> Problem statement:
All of the data must be printed exactly; please include every line.

> Given data:
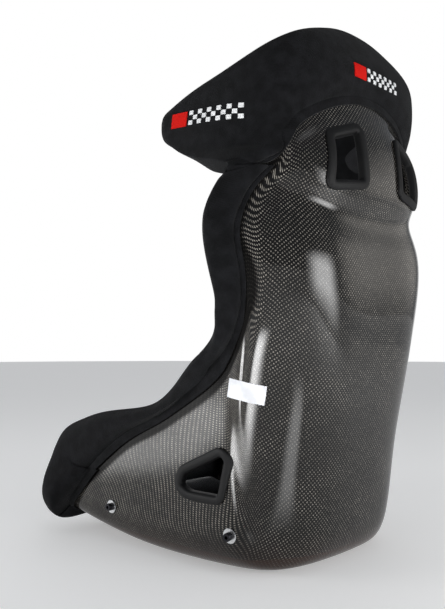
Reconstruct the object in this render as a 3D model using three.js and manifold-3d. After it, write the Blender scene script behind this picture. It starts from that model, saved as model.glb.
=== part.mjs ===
// Racing seat with a head restraint: a one-piece composite bucket shell, padded rim, cushions,
// harness slots and side mounts. Millimetres, +Z up, +X the sitter's left, -Y forwards.
// The origin is the middle of the flat base, halfway between the side-mount bolts.
import * as THREE from 'three';
import { mergeVertices } from 'three/addons/utils/BufferGeometryUtils.js';
import Module from 'manifold-3d';

const wasm = await Module();
wasm.setup();

// ---- driving dimensions (mm) ----
const WALL = 5;                 // laminate thickness
const GAP = 2;                  // clearance between the laminate and what lies on it
const BASE_PLANE = 0;           // the bottom is moulded flat at this height
const BOLT_SPACING = 290;       // side-mount bolts, centre to centre
const BOLT_HEIGHT = 66;         // side-mount bolts above the base
const BOLT_HOLE = 9;            // clearance hole for an M8 screw
const WASHER_DIAMETER = 24;
const HEAD_DIAMETER = 13;       // M8 socket cap screw
const HEAD_HEIGHT = 8;
const SHANK_DIAMETER = 8;
const FLANGE = 12;              // width of a slot bezel around its hole
const SLEEVE = 2.5;             // wall of the bezel's sleeve
const STATIONS = 25;            // last station number along the shell
const HALF = 7;                 // last column number from the spine to the rim
const HEM = 21;                 // station of the head cover's lower hem
const SEAM_HEIGHT = 631;        // the body roll meets the head wing at this height
const ROLL_NOSE = 12;           // how far the padded roll stands past the laminate's edge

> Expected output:
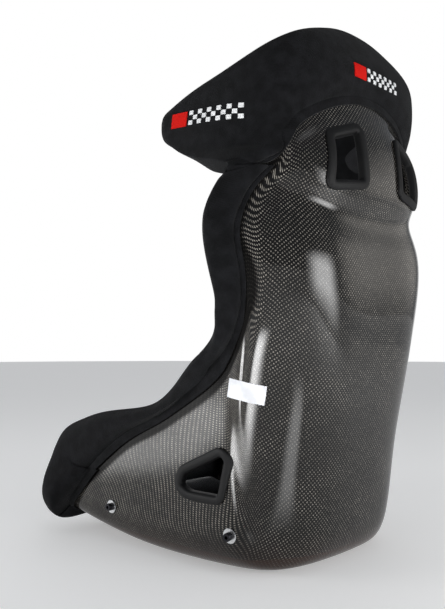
Reconstruct the object in this render as a 3D model using three.js and manifold-3d. After it, write the Blender scene script behind this picture. It starts from that model, saved as model.glb.
=== part.mjs ===
// Racing seat with a head restraint: a one-piece composite bucket shell, padded rim, cushions,
// harness slots and side mounts. Millimetres, +Z up, +X the sitter's left, -Y forwards.
// The origin is the middle of the flat base, halfway between the side-mount bolts.
import * as THREE from 'three';
import { mergeVertices } from 'three/addons/utils/BufferGeometryUtils.js';
import Module from 'manifold-3d';

const wasm = await Module();
wasm.setup();

// ---- driving dimensions (mm) ----
const WALL = 5;                 // laminate thickness
const GAP = 2;                  // clearance between the laminate and what lies on it
const BASE_PLANE = 0;           // the bottom is moulded flat at this height
const BOLT_SPACING = 290;       // side-mount bolts, centre to centre
const BOLT_HEIGHT = 66;         // side-mount bolts above the base
const BOLT_HOLE = 9;            // clearance hole for an M8 screw
const WASHER_DIAMETER = 24;
const HEAD_DIAMETER = 13;       // M8 socket cap screw
const HEAD_HEIGHT = 8;
const SHANK_DIAMETER = 8;
const FLANGE = 12;              // width of a slot bezel around its hole
const SLEEVE = 2.5;             // wall of the bezel's sleeve
const STATIONS = 25;            // last station number along the shell
const HALF = 7;                 // last column number from the spine to the rim
const HEM = 21;                 // station of the head cover's lower hem
const SEAM_HEIGHT = 631;        // the body roll meets the head wing at this height
const ROLL_NOSE = 12;           // how far the padded roll stands past the laminate's edge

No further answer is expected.